The Truth, the Whole Truth and Nothing But the Truth
I started this review talking about the difficulty of combining detail and musicality. I have to confess that until the Passion showed up I secretly subscribed to the "Slip Slidin' Away Principle". It seemed that every time the detail dial was increased some of the life in my system slipped away. And moving to a "warmer" more "emotional" set up felt too much like throwing the baby out with the bath water. To be honest, I have been able to combine both detail and musicality with some success, but always in a two steps up, one back manner. The Passion, by appearing virtually invisible, had a 4 step up and no step back effect on my system.
Tracks such as the title cut from Cowboy Junkies' "Lay It Down" yielded up a wealth of detail, but each new wrinkle, rather than distancing me, served only to lead deeper into this songs devastation (not to mention make me appreciate Margo Timmins voice even more). Bass, a supposed weakness of passives, was quick, articulate and powerful. The staging was the best I've experienced in my room, and tonality was spot on. The natural warmth of the recording came across as an intentional artistic choice, and was indeed welcome in the bleak emotional landscapes this album often presents .
Moving on to Shawn Colvin's "Steady On", the Passion showed that it could handle bright recordings with equanimity as well. "Diamond in the Rough", a beautiful track, but one mixed almost jalepeno hot, was served up without diminishing any of its brightness. Yet the emotional hope and complexity was fully ntact. On some systems, when presented with as much "accuracy" as I felt the Passion was giving me, I have been forced to turn the song off. Not here. The message was reaching me fully intact, it was simply enjoyable.

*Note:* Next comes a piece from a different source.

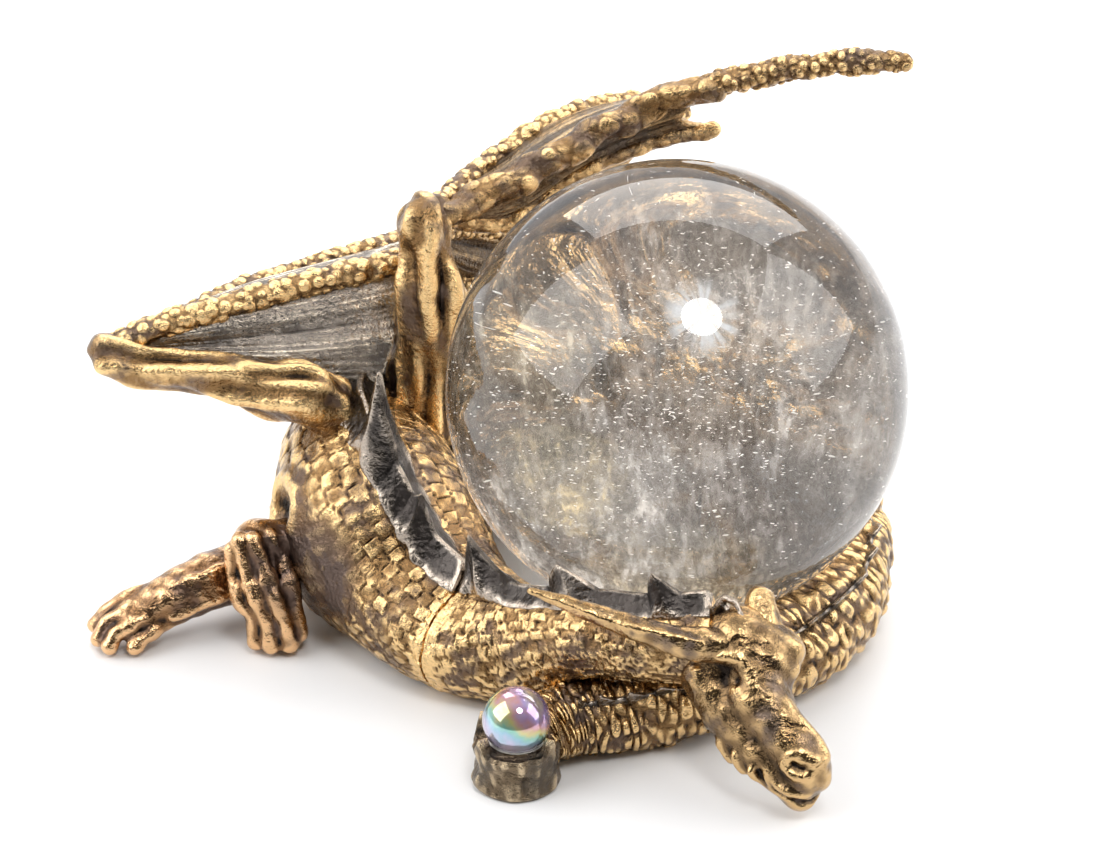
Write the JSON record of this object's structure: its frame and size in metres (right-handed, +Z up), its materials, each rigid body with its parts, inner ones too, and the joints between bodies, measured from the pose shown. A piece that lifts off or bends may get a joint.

Tonality was also excellent. James Carter's version of "Round Midnight", from The Real Quietstorm, is a duet for baritone and piano. My uncle, a sax player himself, sat mesmerized listening to it. When James demonstrates circular breathing at the 2:45 mark, Uncle Leo just about fell off his chair! The detail was enough to convince him that James was really in the room. Deadly accurate, silently emotional, it was a moving experience.

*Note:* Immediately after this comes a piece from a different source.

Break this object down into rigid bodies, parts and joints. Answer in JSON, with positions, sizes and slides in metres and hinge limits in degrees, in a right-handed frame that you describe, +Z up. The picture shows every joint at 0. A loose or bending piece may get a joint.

To test staging I dropped Richard Einhorn's "Voices of Light", by the Netherlands Radio Choir and Philharmonic in the JVC and sat back to absorb it's beautiful and novel telling of Joan of Arc story. I must confess that classical vocal music is not to my usual liking, but this album is transcendent, in all the meanings of the word. Anonymous 4, singing the part of Joan, bring a passion to Joan that nearly resurrects her in my room. And Susan Narucki! Oh my goodness. Her voice is simply celestial. She conveys the mystical and the earthly with equal power - and the Passion delivered her and the orchestra uncontaminated to my life. Front to back, right to left, they were all there. Detailed as hell, but supremely musical as well.
Into The Fire
As a final test of the Passion I decided to see what my system sounds like without a pre-amp at all. I use a JVC XL-Z1050 as my transport, which, besides it fine ability in that capacity, has variable analog outputs. So, to bypass the pre-amp I spent some time listening to it hooked directly to the McCormack. In absolute terms the Audio Alchemy DDE v3.0 through the Audible Illusions L-1 clearly bested the JVC's output (due no doubt to the better quality output stage in the DDE, among other things, more than making up for the added componentry), but the sound did take on an appealing immediacy. After several days I put the Passion between the JVC and the McCormack, with the gain set at unity, and continued to use the analog outputs on the CD player to control the volume. The differences I heard, or rather didn't hear, were the final proof of the Passion's power. What little editorial affect the Passion had was so minute that I spent hours chasing one little wrinkle or another, never quite convincing myself that I captured it. What difference I did find is more than easily chalked up to the additional interconnect needed to add the passive to the set up. Impressed? Damn Right!
Mercy, Mercy Me
So, how do I wrap this up. Simply. The Audio Synthesis Passion is one serious piece of equipment. In the right system it can take you places no active pre-amp can (I tried it paired with the Warner Imaging VTE-200 amp where it was, if anything, a better match than the McCormack. And the Passion, McCormack, Martin-Logan CLS combo went beyond musical reproduction to almost literal music re-creation). Detail is presented with purity, but in a musically consonant manner. And while breaking the "Slip Slidin' Away" principle may not bring a Nobel prize like breaking the "Uncertainty" principle would, in my world it's nearly the equal achievement.